→ EXERCISE DESCRIPTION
The lines to be extracted run from the start of the listing through the line containing "gritty peat in"; copy them exactly and nothing else.

→ GIVEN MATERIAL
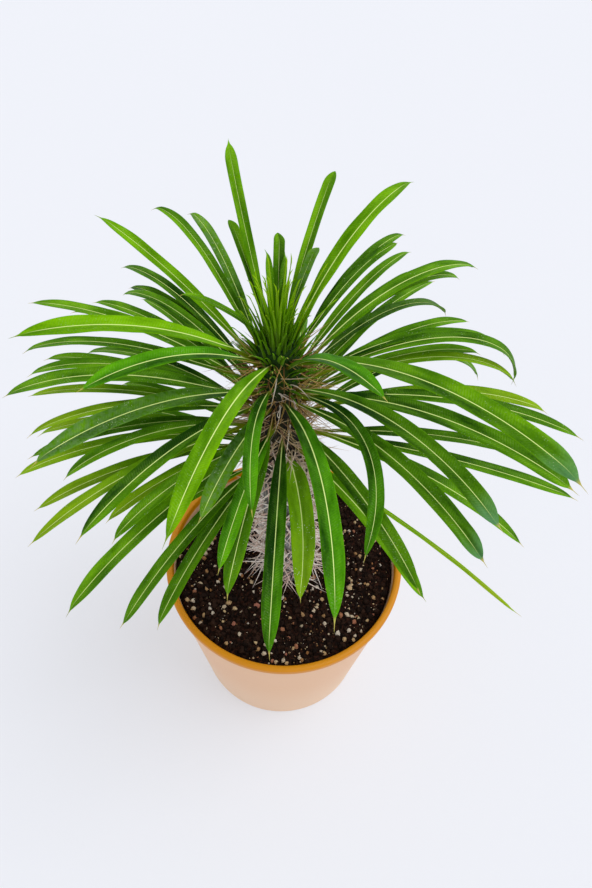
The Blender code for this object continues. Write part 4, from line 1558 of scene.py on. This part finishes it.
@dataclass
class PottingMix:
    """The gritty peat in the pot."""

    stem: Stem
    level: float = 140 * MM
    radius: float = 78.6 * MM
    rim_share: float = 0.99
    wall_drop: float = 2 * MM
    floor_radius: float = 62 * MM
    floor: float = 4.3 * MM
    floor_rings: int = 5
    rings: int = 90
    sides: int = 200
    heap_reach: float = 5 * MM
    stones: int = 1150
    crumbs: int = 3200
    grain_seed: int = 21

    def height(self, x: Array, y: Array) -> Array:
        """Height of the peat: soft swells, lumps and crumbs, heaped a little against the stem.

        Args:
            x: first coordinate.
            y: second coordinate.

        Returns:
            Heights.
        """
        swell = value_noise(x, y, 19 * MM, 1) * 1.1 + value_noise(x, y, 6 * MM, 2) * 0.7
        lumps = np.abs(value_noise(x, y, 2.6 * MM, 3)) * 0.9 + value_noise(x, y, 1.3 * MM, 7) * 0.4
        apart = np.hypot(x - self.stem.lean_x[0], y - self.stem.lean_y) - self.stem.radius_soil
        heap = 1.6 * np.exp(-((apart / self.heap_reach) ** 2))
        return self.level + (swell + lumps + heap - 0.6) * MM

    def peat(self) -> Patch:
        """The peat: a rough top on a tapered drum.

        Returns:
            The closed body.
        """
        turn = np.linspace(0, FULL_TURN, self.sides, endpoint=False)
        below = self.floor_rings
        reach = np.concatenate([np.linspace(3 * MM, self.floor_radius, below),
                                np.linspace(self.rim_share, 0.01, self.rings) * self.radius])
        rings = heading(turn) * reach[:, None, None]
        rings[:below, :, 2] = self.floor
        rings[below:, :, 2] = self.height(rings[below:, :, 0], rings[below:, :, 1])
        wall_top = rings[below] * (1, 1, 0) / self.rim_share + (0, 0, self.level - self.wall_drop)
        end = np.array([0, 0, self.height(np.zeros(1), np.zeros(1))[0]])
        return Patch.loft(np.insert(rings, below, wall_top, 0), np.array([0, 0, self.floor]), end)

    def grains(self) -> Patch:
        """Stones and crumbs strewn over the peat.

        Each is a twelve-cornered ball whose corners are moved in or out at random, stretched and
        turned at random, and sunk by a third.

        Returns:
            All the grains, with the marks kind and seed.
        """
        draw, count = np.random.default_rng(self.grain_seed), self.stones + self.crumbs
        kind = (np.arange(count) < self.stones).astype(float)
        g = (1 + math.sqrt(5)) / 2
        ball = np.array([(-1, g, 0), (1, g, 0), (-1, -g, 0), (1, -g, 0), (0, -1, g), (0, 1, g),
                         (0, -1, -g), (0, 1, -g), (g, 0, -1), (g, 0, 1), (-g, 0, -1), (-g, 0, 1)])
        faces = np.array([(0, 11, 5), (0, 5, 1), (0, 1, 7), (0, 7, 10), (0, 10, 11), (1, 5, 9), (5, 11, 4),
                          (11, 10, 2), (10, 7, 6), (7, 1, 8), (3, 9, 4), (3, 4, 2), (3, 2, 6), (3, 6, 8),
                          (3, 8, 9), (4, 9, 5), (2, 4, 11), (6, 2, 10), (8, 6, 7), (9, 8, 1)])
        stone, crumb = draw.uniform(0, 1, (2, count))
        size = np.where(kind > 0, 0.38 + 1.7 * stone**3, 0.5 + 1.7 * crumb**2) * MM
        stretch = draw.uniform(0.7, 1.3, (count, 1, 3))
        corners = ball / math.hypot(1, g) * draw.uniform(0.75, 1.15, (count, 12, 1)) * stretch
        spin = self.turns(draw.normal(size=(count, 4)))
        corners = np.einsum("nij,nkj->nki", spin, corners * size[:, None, None])
        turn = draw.uniform(0, FULL_TURN, count)
        reach = np.sqrt(draw.uniform(0.05, 1, count)) * (self.radius - 2.2 * MM)
        middle = heading(turn) * reach[:, None]
        middle[:, 2] = self.height(middle[:, 0], middle[:, 1]) + size * 0.3
        marks = {"kind": kind, "seed": draw.uniform(0, 1, count)}
        return Patch.repeated(middle[:, None] + corners, faces, marks)

    @staticmethod
    def turns(quaternion: Array) -> Array:
        """Rotation matrices of random quaternions.

        Args:
            quaternion: the four numbers of each, of any length together.

        Returns:
            One matrix for each.
        """
        w, x, y, z = (quaternion / np.linalg.norm(quaternion, axis=1)[:, None]).T
        rows = [1 - 2 * (y * y + z * z), 2 * (x * y - w * z), 2 * (x * z + w * y),
                2 * (x * y + w * z), 1 - 2 * (x * x + z * z), 2 * (y * z - w * x),
                2 * (x * z - w * y), 2 * (y * z + w * x), 1 - 2 * (x * x + y * y)]
        return np.stack(rows, -1).reshape(-1, 3, 3)

    def build(self) -> None:
        """Makes the peat and its grains."""
        finish_piece(self.peat().to_object("peat_soil", SoilFinish().build()), ["soil"])
        finish_piece(self.grains().to_object("soil_grit", GritFinish().build(), soft=False), [])


# The studio.


@dataclass
class Studio:
    """Floor, light and the camera at the photograph's place."""

    camera_place: tuple[float, float, float] = (3.9 * MM, -255.4 * MM, 636.1 * MM)
    camera_pitch: float = 53.76
    camera_roll: float = 3.14
    camera_lens: float = 30.405
    camera_sensor: float = 36
    camera_range: tuple[float, float] = (0.01, 40)
    floor_half: float = 6.0
    room_colour: Colour = (0.95, 0.96, 1.0)
    room_light: float = 0.76
    window_light: float = 1.25
    window_azimuth: float = 0
    window_height: float = 62
    window_spread: float = 45
    window_place: tuple[float, float, float] = (0, 0, 2)

    def build_camera(self) -> None:
        """The camera looks down by its pitch and is turned a little about its own line of sight."""
        pitch, roll = math.radians(self.camera_pitch), math.radians(self.camera_roll)
        level, rise = np.array([1.0, 0, 0]), np.array([0, math.sin(pitch), math.cos(pitch)])
        right, up = turned(level, rise, roll)
        data = bpy.data.cameras.new("camera")
        data.lens, data.sensor_width = self.camera_lens, self.camera_sensor
        data.clip_start, data.clip_end = self.camera_range
        camera = put("camera", data, right, up, np.cross(level, rise), np.array(self.camera_place))
        bpy.context.scene.camera = camera

    def build_floor(self) -> None:
        """A wide level floor under the pot."""
        corners = self.floor_half * np.array([(-1, -1, 0), (1, -1, 0), (1, 1, 0), (-1, 1, 0)])
        patch = Patch(corners, np.array([[0, 1, 2, 3]]), np.zeros((0, 3), int), {})
        floor = patch.to_object("studio_floor", FloorFinish().build(), soft=False)

    def build_lights(self) -> None:
        """A bright pale room with a broad soft light from the right and above."""
        world = bpy.data.worlds.new("room")
        world.use_nodes = True
        sky = world.node_tree.nodes["Background"]
        sky.inputs["Color"].default_value = (*self.room_colour, 1)
        sky.inputs["Strength"].default_value = self.room_light
        bpy.context.scene.world = world
        data = bpy.data.lights.new("window", "SUN")
        data.energy, data.angle = self.window_light, math.radians(self.window_spread)
        back = heading(math.radians(self.window_azimuth), math.radians(self.window_height))
        right = np.cross((0.0, 0, 1), back)
        right = right / np.linalg.norm(right)
        put("window", data, right, np.cross(back, right), back, np.array(self.window_place))
        view = bpy.context.scene.view_settings
        view.view_transform, view.look = "Standard", "None"

    def build(self) -> None:
        """Makes the whole studio."""
        self.build_camera()
        self.build_floor()
        self.build_lights()
        LOG.info("studio ready")


def main() -> None:
    """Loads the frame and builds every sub-assembly."""
    logging.basicConfig(level=logging.INFO, format="%(name)s: %(message)s")
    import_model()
    Studio().build()
    stem = Stem()
    NurseryPot().build()
    PottingMix(stem).build()
    stem.build()
    maker = LeafMaker(stem)
    green = LeafFinish().build()
    Canopy(maker).build(green)
    GrowingTip(maker).build(green)


if __name__ == "__main__":
    main()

→ THE ANSWER
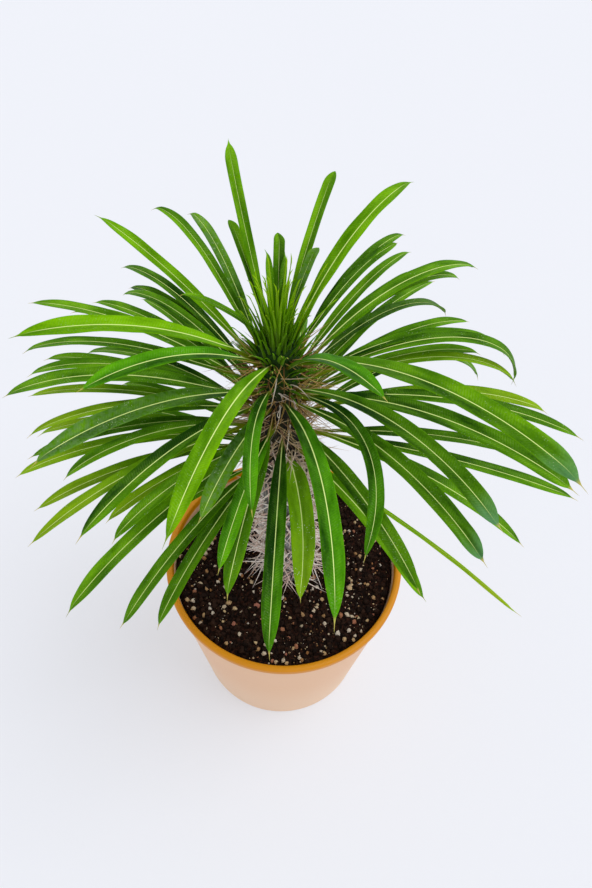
The Blender code for this object continues. Write part 4, from line 1558 of scene.py on. This part finishes it.
@dataclass
class PottingMix:
    """The gritty peat in the pot."""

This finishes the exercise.